The Corner

No, Baby Bottles Won’t Give Your Kids Cancer

I have two children under the age of two, so I’ve heard a lot of concern from other parents over bisphenol-A (BPA). BPA is a chemical used in making plastics, including baby bottles and children’s toys. Supposedly, the chemical will increase your risk for heart disease, cancer, diabetes and is alleged to cause neurological damage among other things.

Except after carefully examining the BPA-free baby bottles at Babies ‘R Us that cost five times as much as ordinary plastic bottles, I couldn’t find one reliable study that seemed to substantiate any of these dramatic claims about BPA. Just yesterday, California refused to classify BPA as a chemical causing reproductive harm. John Tierney’s science blog at the New York Times a few weeks ago highlighted a report concluding:

Missing in this debate is that it’s not just ‘industry groups’ that think BPA shouldn’t be banned — or just industry-sponsored studies that say it’s safe. Scientists, regulators, politicians in Europe, Australia, and Japan have all rejected the evidence that the chemical is harmful as methodologically flawed, badly conducted, or irrelevant — with some warning that banning it could actually endanger the public.
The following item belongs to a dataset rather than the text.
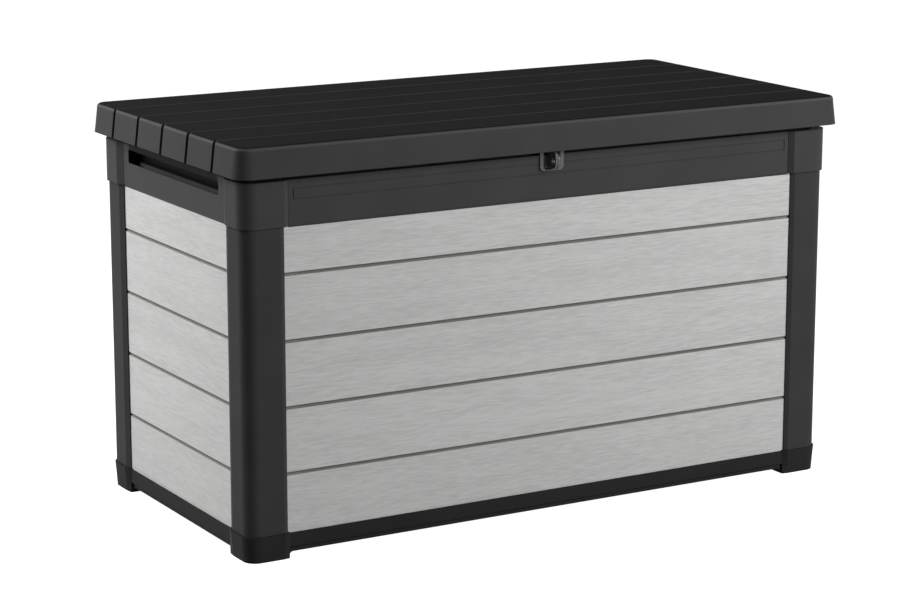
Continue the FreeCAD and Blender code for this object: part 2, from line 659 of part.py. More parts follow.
def make_keeper():
    """Insert in the front rail: a U-shaped bezel, its back plate and the fixed padlock eye."""
    wall = PANEL_SET - GAP - HALF_D
    face = RAIL_SET - HALF_D - KEEPER_PROUD
    bezel = front_prism(keeper_outline(KEEPER_WIDTH, KEEPER_LOW_Z, KEEPER_RADIUS, KEEPER_TOP_Z), face, wall)
    rim_edges = [e for e in bezel.Edges if abs(e.BoundBox.YMax - face) < TOUCH and
                 e.BoundBox.ZMin < KEEPER_TOP_Z - OVER]
    bezel = bezel.makeFillet(KEEPER_EDGE, rim_edges)
    above = KEEPER_TOP_Z + OVER
    wide = keeper_outline(KEEPER_MOUTH + 2 * KEEPER_LEAD_IN, KEEPER_LOW_Z + KEEPER_BAR - KEEPER_LEAD_IN / 2,
                          KEEPER_MOUTH_RADIUS + KEEPER_LEAD_IN / 2, above)
    narrow = keeper_outline(KEEPER_MOUTH, KEEPER_LOW_Z + KEEPER_BAR, KEEPER_MOUTH_RADIUS, above)
    mouth = front_prism(narrow, face - OVER, wall)
    chamfer = Part.makeLoft([rounded_wire([(x, y, z, r) for x, z, r in outline]) for y, outline in
                             ((face - TOUCH, wide), (face + KEEPER_LEAD_IN, narrow))], True, True)
    bezel = bezel.cut(mouth).cut(chamfer)
    plate_top = RAIL_TOP_Z - RAIL_WALL - GAP
    plate = keeper_outline(KEEPER_WIDTH + 2 * KEEPER_FLANGE, KEEPER_LOW_Z - KEEPER_FLANGE, KEEPER_RADIUS,
                           plate_top)
    flange = front_prism(plate, wall, wall + KEEPER_BACK)
    # The eye's root reaches into the plate below the rail's flange and stops at the rail's face above it
    root = wall + KEEPER_BACK / 2
    outline = [(root, EYE_LOW_Z, 0), (-EYE_REACH, EYE_LOW_Z, EYE_RADIUS),
               (-EYE_REACH, EYE_HIGH_Z, EYE_RADIUS), (wall, EYE_HIGH_Z, 0), (wall, plate_top, 0),
               (root, plate_top, 0)]
    eye = end_prism(outline, EYE_GAP / 2, EYE_GAP / 2 + EYE_THICK)
    return fuse([bezel, flange, eye]).cut(eye_hole())


def cap_outline():
    shoulder = RAIL_SET - BEVEL_STEP
    front_end = arm_end(CAP_WIDTH, CAP_BEVEL, -CAP_PROUD, shoulder, CAP_EDGE_RADIUS)
    side_end = arm_end(CAP_SIDE_WIDTH, CAP_SIDE_BEVEL, -CAP_PROUD, shoulder, CAP_EDGE_RADIUS)
    points = [(-CAP_PROUD, -CAP_PROUD, POST_RADIUS + CAP_PROUD)] + front_end
    points += [(CAP_WIDTH, RAIL_DEPTH, 0), (RAIL_DEPTH, RAIL_DEPTH, CAP_INNER_RADIUS)]
    return points + [(RAIL_DEPTH, CAP_SIDE_WIDTH, 0)] + other_arm(side_end)


def make_cap():
    """Front left corner cap: sleeve over the post's top, hollow above it, slotted for both panels."""
    cap = corner(cap_outline(), CAP_LOW_Z, RAIL_TOP_Z)
    far = POST_WIDTH + GAP
    back = POST_THICK + GAP
    shoulder = POST_BEVEL_DEPTH - GAP
    sleeve = [(-GAP, -GAP, POST_RADIUS + GAP)] + arm_end(far, POST_BEVEL + GAP, -GAP, shoulder, 0)
    sleeve += [(far, back, 0), (back, back, POST_INNER_RADIUS), (back, far, 0)]
    sleeve += other_arm(arm_end(far, POST_SIDE_BEVEL + GAP, -GAP, shoulder, 0))
    cap = cap.cut(corner(sleeve, CAP_LOW_Z - OVER, POST_TOP_Z))
    seat = CAP_SEAT_WALL
    front_end = CAP_WIDTH - 2 * seat
    side_end = CAP_SIDE_WIDTH - 2 * seat
    inner = POST_THICK - seat
    hollow = [(seat, seat, POST_RADIUS - seat), (front_end, seat, 0), (front_end, inner, 0),
              (inner, inner, 0), (inner, side_end, 0), (seat, side_end, 0)]
    cap = cap.cut(corner(hollow, POST_TOP_Z - OVER, RAIL_TOP_Z - RAIL_WALL))
    low = PANEL_SET - GAP
    high = SHEET_BACK + GAP
    start = POST_WIDTH - SLOT_DEPTH
    end = CAP_WIDTH + OVER
    for u0, u1, v0, v1 in ((start, end, low, high), (low, high, start, end)):
        slot = corner([(u0, v0, 0), (u1, v0, 0), (u1, v1, 0), (u0, v1, 0)], CAP_LOW_Z - OVER, PANEL_TOP_Z)
        cap = cap.cut(slot)
    return cap


def hand_slot():
    """Rounded bar that cuts the hand slot through the face of the left rail."""
    corners = ((-SLOT_HALF, SLOT_LOW_Z), (SLOT_HALF, SLOT_LOW_Z), (SLOT_HALF, SLOT_HIGH_Z),
               (-SLOT_HALF, SLOT_HIGH_Z))
    outline = [(y, z, SLOT_RADIUS) for y, z in corners]
    return end_prism(outline, RAIL_SET - HALF_L - OVER, PANEL_SET - HALF_L)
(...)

Now that the National Institutes of Health has acknowledged that it funded a lot of poorly-designed research on BPA — the very research that is touted as evidence that the chemical is deadly — it’s time to ask whether America has been spun by clever marketing rather than clever science.

I’ve seen some estimates that over a billion people have had exposure to BPA and there isn’t proof of anything. So why the big scare? I assume trial lawyers are involved in the fear mongering. That’s a given.
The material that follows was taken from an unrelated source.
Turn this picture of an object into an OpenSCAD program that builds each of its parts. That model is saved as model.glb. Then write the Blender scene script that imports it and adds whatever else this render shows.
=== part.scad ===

But then I saw that last year two reporters from the Milwaukee-Journal Sentinel won a George Polk Award — a major journalism honor — for reporting on the “dangers” of BPA. It’s another reminder that there are some perverse incentives for journalists. Dramatic reports on threats to public safety win awards. Reporting that those same threats are overblown and likely egged on by those hoping to make millions of off class-action lawsuits is applauded by no one.